Aiming to deliver some fast relief for local carmakers, the government announced in July that factories importing more than 55 percent of components would pay a flat 20 percent customs on those parts, instead of 40 percent. Meanwhile, sourcing capital goods and machinery from abroad would be subject to 2 percent customs.
The state maintains its focus on building manufacturing complexes with regulations similar to existing industrial free zones. “The idea is that the entire supply chain would be geographically in the same place,” says the source. “That would entice not only automotive investors but also their feeding industries.”

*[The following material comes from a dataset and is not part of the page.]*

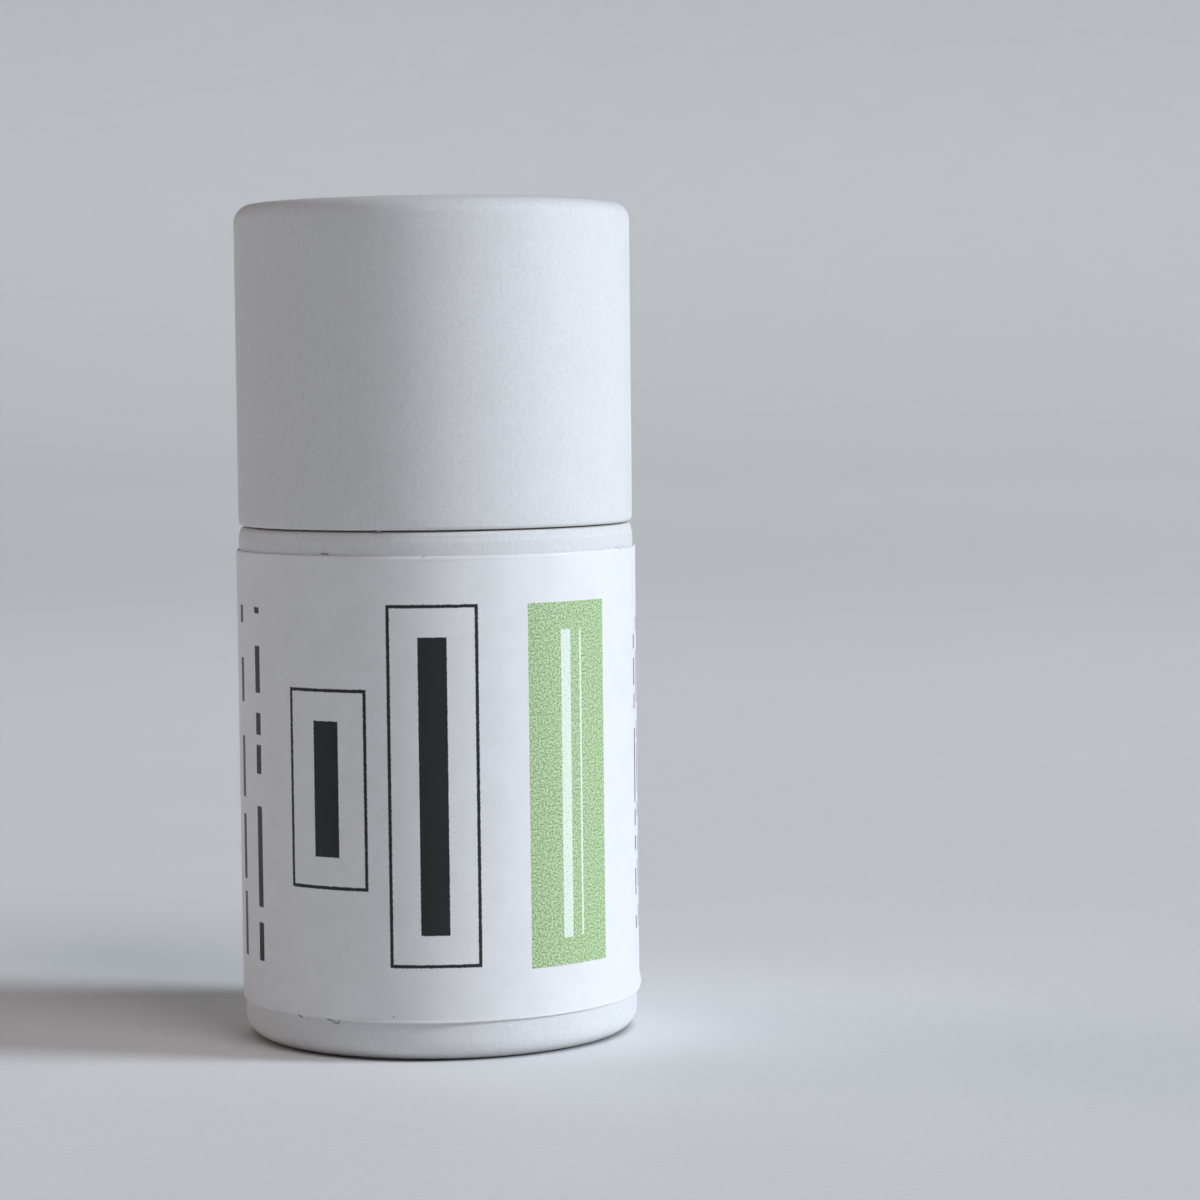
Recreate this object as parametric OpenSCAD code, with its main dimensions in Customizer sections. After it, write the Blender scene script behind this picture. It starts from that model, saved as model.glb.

Samir Allam, deputy president of the transport division at the Federation of Egyptian Industries, praises the proposed tariff amendments. “Since 2017, we were forced to increase our domestic component contribution by 1 percent annually consecutively,” he says. “That was not good for business.”
Instead, Allam says, a stable domestic component rate would allow investors to determine, from day one, what they would source from local suppliers based on their business model.
Local assembly’s future
Ashraf Ibrahim, an economics professor at Ain Shams University, sees a bleak future for Egypt’s car assembly business. “We are already way behind in assembly with most producers building basic models rather than the latest versions,” he says. “Not to mention, many assemblers have been reducing their output to the point of temporarily shutting down production lines since last year in reaction to declining sales.”
Before 2019, domestic sales of locally assembled cars were driven mainly by their significantly lower prices, says Zaytoun. “That is no longer a valid argument most of the time.”
Ibrahim worries the government has few options to curb the adverse effects of the Egypt-EU Association Agreement. “The solutions are improving the quality of domestic offerings and raising consumer confidence in such cars,” he says. “These fixes, however, would take years. That is time local assemblers don’t have.”